Герои фильма «Торпедоносцы» ни разу не сказали этих слов: «сражение», «бой». Они говорят: «работа». И черта в их жизни пролегла совсем иначе, чем там, на Большой земле. Потому что нет для них разделения на тыл и фронт: всё – тыл, и всё – фронт. И перемен в жизни почти не произошло: как жили, так и живут. Кроме одной: поднимаясь в воздух, как обычно, они не знают, вернутся ли назад. А в остальном всё по-прежнему. Даже лексикон вполне мирный, не переменился. И, узнав о гибели экипажа Плотникова, строгий бритоголовый генерал (А. Филиппенко) скажет фразу совсем обыденную, но оттого ещё более горькую: «Баня есть. Парикмахерскую открыли. Театр какой отгрохали. Кажется, живи и радуйся. А счастья – нет». Вдумайтесь, как просто и как точно: война, и счастья нет.

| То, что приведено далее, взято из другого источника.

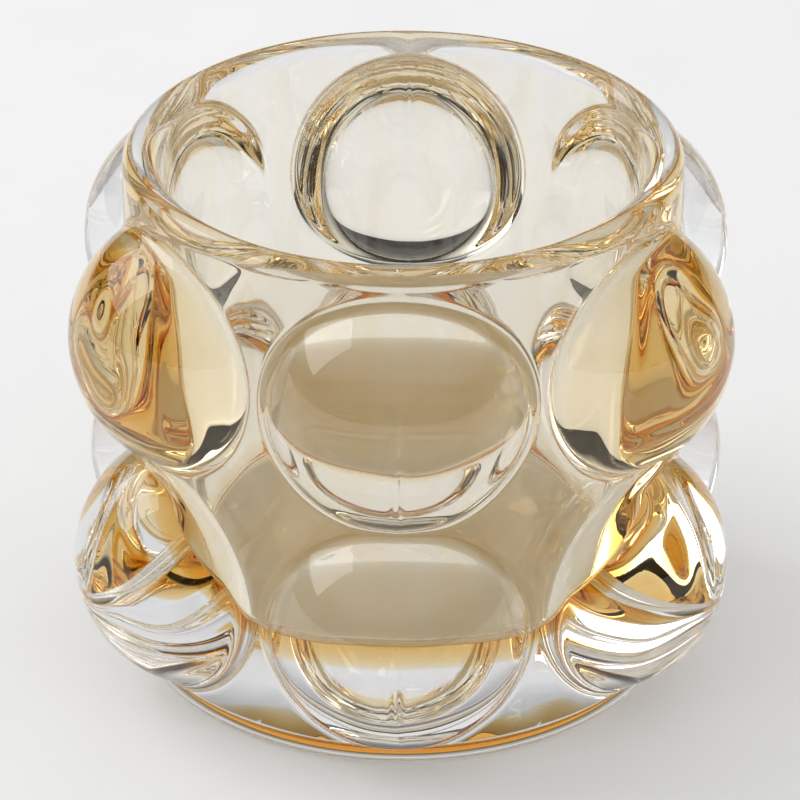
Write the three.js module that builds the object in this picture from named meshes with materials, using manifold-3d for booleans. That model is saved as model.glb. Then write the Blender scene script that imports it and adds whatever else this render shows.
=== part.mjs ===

И быт этой жизни, своеобразный, любовно выписанный, совершенно не ощущается как военный: обыкновенный гарнизонный быт. Все здесь лишено военной бивуачности, мимолетности. Всё основательно, всерьез и надолго. Здесь и ухаживают основательно, без суеты, терпеливо и с прочными намерениями. И устраиваются по-домашнему: по аэродромной слякоти ходить - в галошах, а как влез на крыло – галошки скинул, унты аккуратные, чистенькие. Все, как полагается.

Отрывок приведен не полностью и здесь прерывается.